More on Parallel Destinies:
In 1903, at the close of the Balkan Turkish Empire, John Hajdukovich crossed the sea from Montenegro to an untouched wilderness, Alaska. John became a trader and a father to the Upper Tanana Athabaskans, the U.S. Commissioner,the Interior's finest big game guide and the architect of the federal Tetlin Native Reserve. Happiest when he strode across the land, John was not like other men. In 1914, during Alaska's last gold rush, John built a roadhouse, at the confluence of the Delta and Tanana Rivers, which today is Rika's State Park. Through the window of John's life, the Slavs who shaped Alaska, the Natives and the Great Land's development may be seen, braided river channels, running life's course in parallel destinies. When, in 1942, the international, Alcan Highway was built, the leisurely winters of Alaska's traders and roadhouses evaporated like a chinook wind blowing through a forest. John, who began the UpperTanana's infrastructure, lived to see modern military forts replace where once only Lieutenant "Billy" Mitchell's 1901, telegraph trail had been.
Parallel Destinies is a story of a Swedish woman, Rika Wallen, to whom John deeded the roadhouse for back wages. For fifty years, Rika was a stake in the ground for the roaming John. While John traded and prospected, Rika ran the hub of the Upper Tanana's cross-roads. Her establishment was "town" to the three hundred people who walked the trails to the Alaskan-Canadian border. John and Rika were the history of the Upper Tanana Valley.
"Wonderful collection of historical photographs. Parallel Destinies' portrays an excellent, personal spectrum. Good inclusion of different personalities; a very vital documentation of real life. The characters involved demonstrate, and evoke history as it was. Destinies portraits Alaska's significant, immigrant past."
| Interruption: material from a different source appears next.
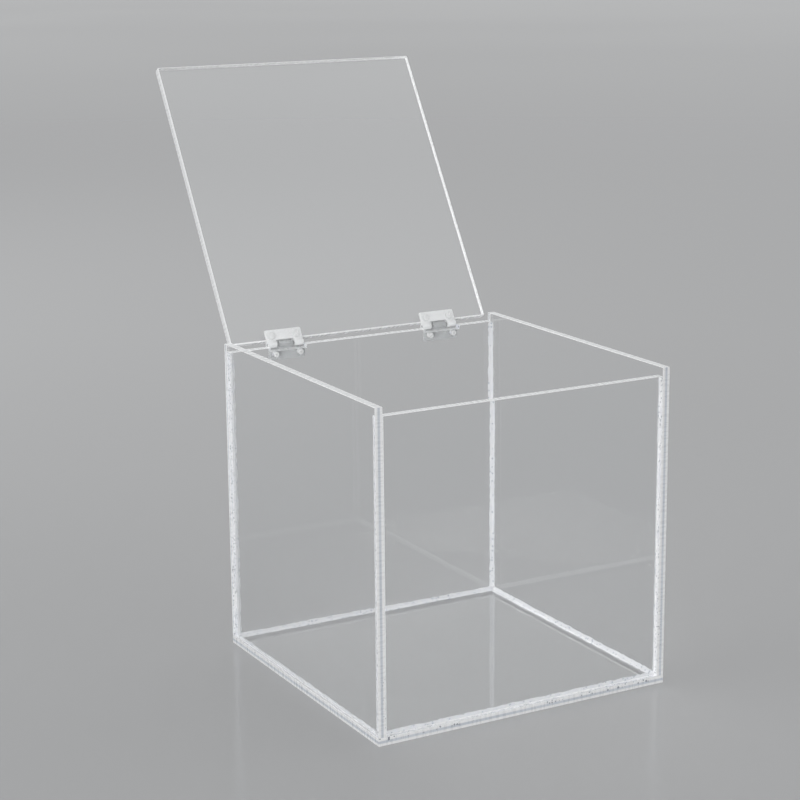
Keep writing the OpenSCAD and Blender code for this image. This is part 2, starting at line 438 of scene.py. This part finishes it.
def cut_sheet(node, across, jointed=(), cemented=(), ease=arris, corner_radius=arris):
    """Cuts one panel to the drawing of its node, with eased edges. across is the direction of
    its thickness, towards the inside of the box. jointed holds the directions of the edges
    that show a joint beside them, and cemented those of the edges stuck to a neighbour."""
    dead_flat = 0.9995
    across = Vector(across).normalized()
    along = Vector((1, 0, 0)) if abs(across.x) < 0.5 else Vector((0, 1, 0))
    up = across.cross(along)
    work = drawn_solid(node)
    draw_back(work)
    low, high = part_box(node)
    middle = (low + high) / 2
    plane_edges(work, middle, (along, up, across), ease, corner_radius)
    numbers = [finish_number(face, across, jointed, cemented) for face in work.faces]
    used = sorted(set(numbers))
    for face, number in zip(work.faces, numbers):
        straightness = max(abs(face.normal.dot(way)) for way in (across, along, up))
        face.smooth = straightness <= dead_flat
        face.material_index = used.index(number)
    mesh = bpy.data.meshes.new(node)
    work.to_mesh(mesh)
    work.free()
    on_sheet = mesh.attributes.new("on_sheet", "FLOAT_VECTOR", "POINT")
    for vertex, held in zip(mesh.vertices, on_sheet.data):
        offset = vertex.co - middle
        held.vector = (offset.dot(along), offset.dot(up), offset.dot(across))
    finishes = [sheet_finishes[number] for number in used]
    piece = new_piece(node.replace("_panel", "_sheet"), mesh, finishes)
    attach(piece, body_of[node])
    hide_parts(node)


right = (1, 0, 0)
left = (-1, 0, 0)
back = (0, 1, 0)
front = (0, -1, 0)
upward = (0, 0, 1)
downward = (0, 0, -1)
cut_sheet("base_panel", upward, jointed=(right, left, back, front))

# Side panels
# The two side panels are sheets of the same acrylic, as deep as the base and the tallest of the
# walls. Their lower edges are stuck down with solvent cement, which traps small bubbles.
cemented_edge, tree, surface = new_plastic("cemented acrylic edge", edge_clearness)
place = where(tree, "on_sheet")
patches = grain(tree, place, (35, 35, 60))
pores = bubbles(tree, place, spacing=1.3 * mm, share=0.55)
cement_colour = tint(tree, patches, (0.76, 0.78, 0.88), (0.9, 0.9, 0.85))
paint(tree, surface, tint(tree, pores, cement_colour, (0.3, 0.33, 0.36)))
roughen(tree, surface, patches, smoothest=0.15, roughest=0.4)
relief(tree, surface, pores, depth=0.05 * mm)
let_lamps_through(tree, surface)
sheet_finishes.append(cemented_edge)

cut_sheet("left_side_panel", right, jointed=(front, back), cemented=(downward,))
cut_sheet("right_side_panel", left, jointed=(front, back), cemented=(downward,))

# Front and back panels
# They stand between the side panels and are one sheet's thickness lower, which leaves the lid its
# seat. Both ends and the lower edge are cemented. The back one has a notch for each hinge.
cut_sheet("front_panel", back, cemented=(downward, right, left))
cut_sheet("back_panel", front, cemented=(downward, right, left))

# Cement
# Solvent cement runs along every joint and leaves a small hollow bead in each inside corner. The
# bead is whitish, glossy and full of tiny bubbles, and its width wavers where more cement ran in.
cement_ior = 1.45
front_bead = 1.1 * mm
rear_bead = 2.4 * mm
level_bead = 2.5 * mm
bead_step = 2.5 * mm
bead_hollow = 0.3
bead_thinnest = 0.85
bead_waver = 0.3
bead_seed = 7
front_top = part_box("front_panel")[1]
back_low, back_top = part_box("back_panel")
inner_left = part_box("left_side_panel")[1].x
inner_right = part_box("right_side_panel")[0].x
inner_front = front_top.y
inner_back = back_low.y
floor_of_box = base_high.z

cement, tree, surface = new_plastic("dried cement", clearness=0.15, ior=cement_ior)
place = where(tree)
runs = grain(tree, place, (180, 180, 180))
specks = bubbles(tree, place, spacing=1.6 * mm, share=0.5)
cement_colour = tint(tree, runs, (0.7, 0.72, 0.77), (0.84, 0.84, 0.83))
paint(tree, surface, tint(tree, specks, cement_colour, (0.5, 0.53, 0.58)))
roughen(tree, surface, runs, smoothest=0.05, roughest=0.2)
blisters = bubbles(tree, place, spacing=1.1 * mm, share=0.4)
relief(tree, surface, blisters, depth=0.02 * mm)
let_lamps_through(tree, surface)


def run_bead(work, start, end, first_face, second_face, usual_width, chance):
    """Runs a bead along a corner. The two faces it wets lie along the directions given."""
    start = Vector(start)
    end = Vector(end)
    first = Vector(first_face)
    second = Vector(second_face)
    lift = (first + second) * glue_line
    hollow = (first + second) * bead_hollow
    outline = (Vector(), first, hollow, second)
    steps = round((end - start).length / bead_step)
    rings = []
    for step in range(steps + 1):
        width = usual_width * (bead_thinnest + bead_waver * chance.random())
        centre = start.lerp(end, step / steps) + lift
        rings.append([work.verts.new(centre + width * point) for point in outline])
    for near, far in zip(rings, rings[1:]):
        for side in range(len(outline)):
            after = (side + 1) % len(outline)
            work.faces.new((near[side], near[after], far[after], far[side]))
    work.faces.new(rings[0])
    work.faces.new(rings[-1])


work = bmesh.new()
chance = random.Random(bead_seed)
for x, y, x_way, y_way, top, width in (
    (inner_left, inner_front, 1, 1, front_top.z, front_bead),
    (inner_right, inner_front, -1, 1, front_top.z, front_bead),
    (inner_left, inner_back, 1, -1, back_top.z, rear_bead),
    (inner_right, inner_back, -1, -1, back_top.z, rear_bead),
):
    foot = (x, y, floor_of_box + level_bead)
    head = (x, y, top - arris)
    run_bead(work, foot, head, (x_way, 0, 0), (0, y_way, 0), width, chance)
for x, x_way in ((inner_left, 1), (inner_right, -1)):
    front_end = (x, inner_front + level_bead, floor_of_box)
    back_end = (x, inner_back - level_bead, floor_of_box)
    run_bead(work, front_end, back_end, (x_way, 0, 0), (0, 0, 1), level_bead, chance)
for y, y_way in ((inner_front, 1), (inner_back, -1)):
    left_end = (inner_left + glue_line, y, floor_of_box)
    right_end = (inner_right - glue_line, y, floor_of_box)
    run_bead(work, left_end, right_end, (0, y_way, 0), (0, 0, 1), level_bead, chance)
bmesh.ops.recalc_face_normals(work, faces=work.faces)
cement_mesh = bpy.data.meshes.new("cement_beads")
work.to_mesh(cement_mesh)
work.free()
beads = new_piece("cement_beads", cement_mesh, [cement])
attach(beads, "box")

# Lid panel
# The lid is one more sheet of the same acrylic with rounded corners and well rounded edges. It lies
# between the side panels when shut, and here it leans back past upright on its hinges.
lid_ease = 1.1 * mm
lid_corner_radius = 1.5 * mm
lid_open_angle = math.radians(frame["joints"][0]["range_deg"][1])
lid_across = Matrix.Rotation(-lid_open_angle, 3, "X") @ Vector(upward)
cut_sheet("lid_panel", lid_across, ease=lid_ease, corner_radius=lid_corner_radius)

# Hinge leaves
# Each hinge is two moulded plastic leaves with interlocking knuckles. The lower leaf is clear and
# riveted to the back panel's outer face. The upper one is frosted and riveted to the lid.
leaf_ease = 0.15 * mm
sharp_angle = math.radians(40)


def moulded_plastic(name, clearness, dull, bright):
    """Moulding plastic with faint flow lines and a fine mould texture."""
    finish, tree, surface = new_plastic(name, clearness)
    place = where(tree)
    flow_lines = grain(tree, place, (160, 500, 500), detail=3)
    fine_texture = grain(tree, place, (2500, 2500, 2500))
    paint(tree, surface, tint(tree, flow_lines, dull, bright))
    roughen(tree, surface, fine_texture, smoothest=0.14, roughest=0.3)
    relief(tree, surface, fine_texture, depth=0.01 * mm)
    return finish


def mould(node, ease, finish):
    """Makes a small moulded piece to the drawing of its node, with rounded edges."""
    work = drawn_solid(node)
    for face in work.faces:
        face.smooth = True
    mesh = bpy.data.meshes.new(node)
    work.to_mesh(mesh)
    work.free()
    piece = new_piece(node + "_moulding", mesh, [finish])
    rounding = piece.modifiers.new("rounded edges", "BEVEL")
    rounding.width = ease
    rounding.segments = 2
    rounding.limit_method = "ANGLE"
    rounding.angle_limit = sharp_angle
    rounding.harden_normals = True
    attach(piece, body_of[node])
    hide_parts(node)


leaf_finishes = {
    "box_leaf": moulded_plastic(
        "clear leaf", clearness=0.5, dull=(0.68, 0.7, 0.71), bright=(0.82, 0.83, 0.84)
    ),
    "lid_leaf": moulded_plastic(
        "frosted leaf", clearness=0.15, dull=(0.92, 0.935, 0.94), bright=(0.97, 0.975, 0.98)
    ),
}
for side in ("left", "right"):
    for leaf, finish in leaf_finishes.items():
        mould(f"{side}_hinge_{leaf}", leaf_ease, finish)

# Hinge pins
# A drawn clear rod runs through the three knuckles of each hinge. Its ends are cut square, eased
# and left just short of the end knuckles.
pin_ease = 0.12 * mm
clear_rod, tree, surface = new_plastic("clear drawn rod", clearness=0.6)
draw_lines = grain(tree, where(tree), (40, 1800, 1800))
paint(tree, surface, tint(tree, draw_lines, (0.88, 0.9, 0.91), (0.97, 0.975, 0.98)))
roughen(tree, surface, draw_lines, smoothest=0.06, roughest=0.18)
for side in ("left", "right"):
    mould(f"{side}_hinge_pin", pin_ease, clear_rod)

# Rivets
# Two moulded rivets hold each leaf. Each has a round head on the leaf and a shank through leaf and
# panel, and its far end stands a little proud with a moulding dimple in the middle.
rivet_ease = 0.12 * mm
milky_plastic, tree, surface = new_plastic("milky moulded plastic", clearness=0.2)
specks = grain(tree, where(tree), (1200, 1200, 1200), detail=3)
paint(tree, surface, tint(tree, specks, (0.88, 0.9, 0.9), (0.98, 0.985, 0.985)))
roughen(tree, surface, specks, smoothest=0.15, roughest=0.3)
relief(tree, surface, specks, depth=0.008 * mm)
for side in ("left", "right"):
    for leaf in ("box", "lid"):
        for number in (1, 2):
            rivet = f"{side}_hinge_{leaf}_rivet_{number}"
            mould(rivet, rivet_ease, milky_plastic)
Professor Tamara Lincoln, Arctic Bibliographer and Rare Book Curator, Alaska and Polar Regions, Elmer E. Rasmuson Library, University of Alaska Fairbanks
"A good story of our emigrants, a product worthy of our war-torn country's still latent, excellence."
Mihajlo Mihajlov, Author, Moscow Summer, Underground Notes, Russian Themes, Belgrade, Serbia-Montenegro
"A critical history for all Alaskan Interior, school children but especially those of the Upper Tanana!"
Scott MacManus, Director of Special Programs, Alaska Gateway School District
"An easy read of the places and pioneers I love, of their hardships in the Alaskan Interior."
Jinx Whitaker, Owner, New Horizons Gallery, Fairbanks
"Ferguson provides a good, local history, and an interesting look at two, local characters who had a long-lasting impact on our area."
Debbie Carter, Books In Review, Fairbanks Daily News-Miner
"Fantasticly rendered, archival photos!"
Patricia Watts, Fairbanks Daily News-Miner, Editor Heartland Magazine
"A must-read of the Upper Tanana Athabaskans and their fur traders."
Dan Garvey, Manager, Barnes and Noble, Anchorage
"It is amazing from so far away that a Montenegrin would hear the call of the North. Well-researched, portraying real life, as it was. Reminds me of my immigrant grandparents."
Lise Schonewille, Book Buyer/Special Orders, Mac's Fireweed Books, Whitehorse, Yukon, Canada
"Parallel Destinies takes the reader back to a time when real-life, colorful characters shaped a foreboding landscape. Wonderful photographic reproductions enhance this series of charming, historical accounts from the roadhouse 'glory days,' along the Gold Rush Trail, at the crossroads of Alaska."
Anna Plager, State of Alaska, Division of Parks, Fairbanks
Bio of author:
Judith Eskridge Ferguson was born in 1945 when the Alaskan wilderness first intersected with the "lower 48 states," when the international highway, the Alcan, was new.
Judy, the granddaughter of pioneers and a lawyer's daughter, was reared in Tulsa, Oklahoma. She majored in Fine Arts at the University of Oklahoma and then, at the University of California at Los Angeles.
In 1968, she moved to Big Delta, Alaska. There, she met Rika Wallen at her roadhouse the year before Rika died. On the Tanana's banks, Judy met Reb Ferguson, a hunting guide, trapper and forest, fire-fighter. They married and for the next twenty-two years, they raised three children in an isolated, wilderness life up the Tanana River.
Lacking road access, Judy home-schooled the Ferguson children. In winter, the family traveled by dog sled and in the summer, by boat. Clint, Sarah and Ben Ferguson grew up hunting and trapping.
In 1986, the family built a home on the Tanana, accessible by road, and boasting a view of Rika's Roadhouse.
In 1996, Judy taught herself to use a computer. She began writing for the Fairbanks Daily News-Miner's Heartland magazine.
During the past seven years, Judy, as a free-lance columnist, has published many stories in the Fairbanks Daily News-Miner as well as in the Anchorage Daily News and Alaska magazine.
Judy speaks French and some Serbian. She has traveled throughout western Europe and has been to Yugoslavia seven times. She has taught English to former U.S.S.R. refugees. Her writing focuses on Alaskana, history and Yugoslavia.
In 1998, Judy began writing the history of the state park, Rika's Roadhouse. Parallel Destinies, An Alaskan Odyssey is Judy's first book and was printed in Belgrade, Yugoslavia in January 2002. Judy plans a forthcoming book on Yugoslavia and several more concerning Alaska.